WT: We use the term ‘nurture capital,’ as opposed to venture capital, to describe our radically different view of what success will look like. We are agnostic about how much money we make. How could that be? Well, you just have to talk to the thousands of people who are doing this, people who realize there are things more important than how much money we make from these investments. We know there needs to be a new generation of small- and mid-sized organic farmers in this country. We know that our local foods systems need to be rebuilt. We want processing and distribution to be more robust at the local level. We know that the capital we put in is not going to yield the same returns as it could in the fast money economy, period. The fast money economy is all about efficiency of capital flows. Of course money is going to move faster there and returns are going to be higher. We need to suspend those goals and put our money to work with a different set of goals and beliefs.

nbj: What are the challenges here?
WT: When you move from one model to another, there’s lots of ambiguity and confusion. The model you grow up with is clearly defined. All the structures are in place, all the incentives are there, all the professions and silos are already built. With Slow Money, is it philanthropy? Is it investing? Is it debt, is it equity? Is it high risk, low return? Is it sloppy investing? Is it the future of investing? These are all discussions you have once you start moving in this direction. We don’t claim to have all the answers. We do have a bunch of questions that we think are addressing the concerns of our constituency.

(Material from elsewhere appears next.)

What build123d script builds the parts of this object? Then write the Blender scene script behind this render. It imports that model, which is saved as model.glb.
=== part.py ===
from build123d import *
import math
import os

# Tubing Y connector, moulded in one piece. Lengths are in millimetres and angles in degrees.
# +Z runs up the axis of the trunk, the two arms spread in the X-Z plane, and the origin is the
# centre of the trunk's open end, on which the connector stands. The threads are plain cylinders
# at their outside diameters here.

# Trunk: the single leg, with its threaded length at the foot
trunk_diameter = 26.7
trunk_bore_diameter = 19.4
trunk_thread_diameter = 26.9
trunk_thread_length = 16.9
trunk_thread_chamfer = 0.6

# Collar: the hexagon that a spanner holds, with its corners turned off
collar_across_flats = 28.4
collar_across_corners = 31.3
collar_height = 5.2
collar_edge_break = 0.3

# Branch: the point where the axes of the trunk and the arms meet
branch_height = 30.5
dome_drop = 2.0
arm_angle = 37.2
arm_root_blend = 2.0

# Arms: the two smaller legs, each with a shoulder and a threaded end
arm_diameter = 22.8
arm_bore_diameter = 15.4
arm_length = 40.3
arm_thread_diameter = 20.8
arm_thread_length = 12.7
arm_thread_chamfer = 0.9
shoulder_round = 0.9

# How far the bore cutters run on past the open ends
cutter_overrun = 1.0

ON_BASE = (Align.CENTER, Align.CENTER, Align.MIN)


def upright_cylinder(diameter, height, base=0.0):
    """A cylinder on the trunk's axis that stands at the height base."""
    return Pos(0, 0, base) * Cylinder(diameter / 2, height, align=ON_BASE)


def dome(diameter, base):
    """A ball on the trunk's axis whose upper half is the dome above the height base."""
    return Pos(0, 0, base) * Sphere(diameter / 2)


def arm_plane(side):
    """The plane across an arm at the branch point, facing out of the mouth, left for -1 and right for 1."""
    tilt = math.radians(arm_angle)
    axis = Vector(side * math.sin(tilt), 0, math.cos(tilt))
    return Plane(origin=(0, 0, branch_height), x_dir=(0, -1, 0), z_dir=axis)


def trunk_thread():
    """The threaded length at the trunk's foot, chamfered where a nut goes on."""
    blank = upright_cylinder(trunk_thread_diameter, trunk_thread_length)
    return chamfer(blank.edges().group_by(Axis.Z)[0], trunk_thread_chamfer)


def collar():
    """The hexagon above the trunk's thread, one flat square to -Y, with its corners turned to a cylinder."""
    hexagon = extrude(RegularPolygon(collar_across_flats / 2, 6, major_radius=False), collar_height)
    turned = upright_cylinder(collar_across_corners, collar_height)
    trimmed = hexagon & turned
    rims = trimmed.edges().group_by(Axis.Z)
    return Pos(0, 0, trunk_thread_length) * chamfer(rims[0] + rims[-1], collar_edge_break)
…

nbj: Are we ready for this move as a society?
WT: What is clear to me—and this is the only thing that is completely clear to me—is that there is a hunger for a nuanced, real discussion about what is broken in the economy, what is broken in our politics, what is broken in our communities. When you do that at the national level, it stays stuck in the realm of sound bites and special interests, but when you do that at the local level it becomes much more nuanced. Is investing in small farms conservative or liberal? You cannot answer that question. It’s both. When you get down to a real relationship at a local level, there’s too much going on to get stuck in ideology.

Wendell Berry has said this much more eloquently, but it has to do with entering into a relationship with a piece of land, with your neighbors and with a place. These are the relationships that make life meaningful and contribute to health. If we spend all of our time thinking and investing in lesser relationships, we shouldn’t be surprised by the poor health of our land, communities and bodies. You have different discussions when you reprioritize these things. What happens if you start really thinking about soil eroding at half a percent to 1% a year, which is the consensus estimate by Worldwatch, Lester Brown and all of the respected global watchdogs? They say things like, ‘Peak soil could be the quiet crisis of the 21st century.’

nbj: I’m hearing about peak phosphorus too.
WT: Phosphorus is a real threat too, absolutely. Jeremy Grantham, one of the world’s leading money managers, is talking about phosphorus, fertilizer limitations and the need for new modes of agriculture. He is one of the few people at a very high level of finance talking about the food crisis in a different way. I think Grantham said something like, ‘Thomas Malthus was right, he just had the arithmetic wrong.’

Here’s a question—‘What if GMOs are the derivatives of the food system?’ Derivatives were developed by some brilliant technicians who played a trick on the traditional risk/return factors. They squeezed additional yield out with less risk—more yield, less risk. That sounds kind of like a free lunch, doesn’t it? We could make the parallel to GMOs as cheating Mother Nature a little bit. We are squeezing more yield out of the same piece of land. The technicians will say the health impact is totally safe for humans, but consider the production risks. Consider tens of millions of acres planted in just a few crop varieties. It’s an interesting exercise to draw these connections between what’s broken in food and what’s broken in finance.

nbj: Is there some larger theory of social change that explains all this dysfunction to you?
WT: When people ask about my theory of social change, I say I don’t have one. It’s too abstract. I don’t know how we get from here to there. It’s too scary. Nobody invented our economic system. No group sat down and said, ‘Let’s form the first limited liability corporation and watch that lead to Wall Street and derivatives. Is everybody in?’ People just made decisions that they thought were the right decisions at the time. Four hundred years ago, the limited liability corporation made sense to limit risks to capital so that people could fund the exploration of the new world. The world was big, capital was small. The idea of resource limitations and pollution and soil erosion were totally inconceivable. A system that minimized risk and promoted more efficient capital flows so there could be more exploration, extraction and manufacturing made total sense in 1600. You could argue it still made total sense in 1900—it just doesn’t make total sense in 2000.

Again, I come down to doing some things that I think make sense and build from there. I guess you can say the theory is that small is beautiful. E.F. Schumacher raised the question of scale as sort of the fundamental issue that is tied to violence and degradation and health. He got us worrying about things that are too big. Wendell Berry made the agrarian argument. He basically says that the industrial world depends on the agrarian world. We depend on natural systems, we depend on farming, we depend on soil fertility, we depend on healthy relationships between species to live, but when you make believe that everything is industrial and you forget the agrarian roots, eventually things are going to collapse, both socially and environmentally.

nbj: Tell me about the latest initiative, the Soil Trust.
WT: The idea is very simple. When I talk to an audience of 500 people, maybe 50 of them, maybe 100 think of themselves as investors. They think about money, they have some sophistication and they will respond to Slow Money. The other 400 people in the room are like, wait a minute, we want this to happen too. We don’t have the resources to write a check for $5,000 or $50,000 into some deal, but we want to be involved. The Soil Trust is that vehicle. We have just begun, but here’s how it works—we solicit tax-deductible donations of $50, aggregate them and invest the money alongside Slow Money investors around the country. The returns will stay in the trust, creating a permanent fund to make a dent in the local food movement. This is a way for lots of people with a little money to contribute and feel like they are investing in the future of food.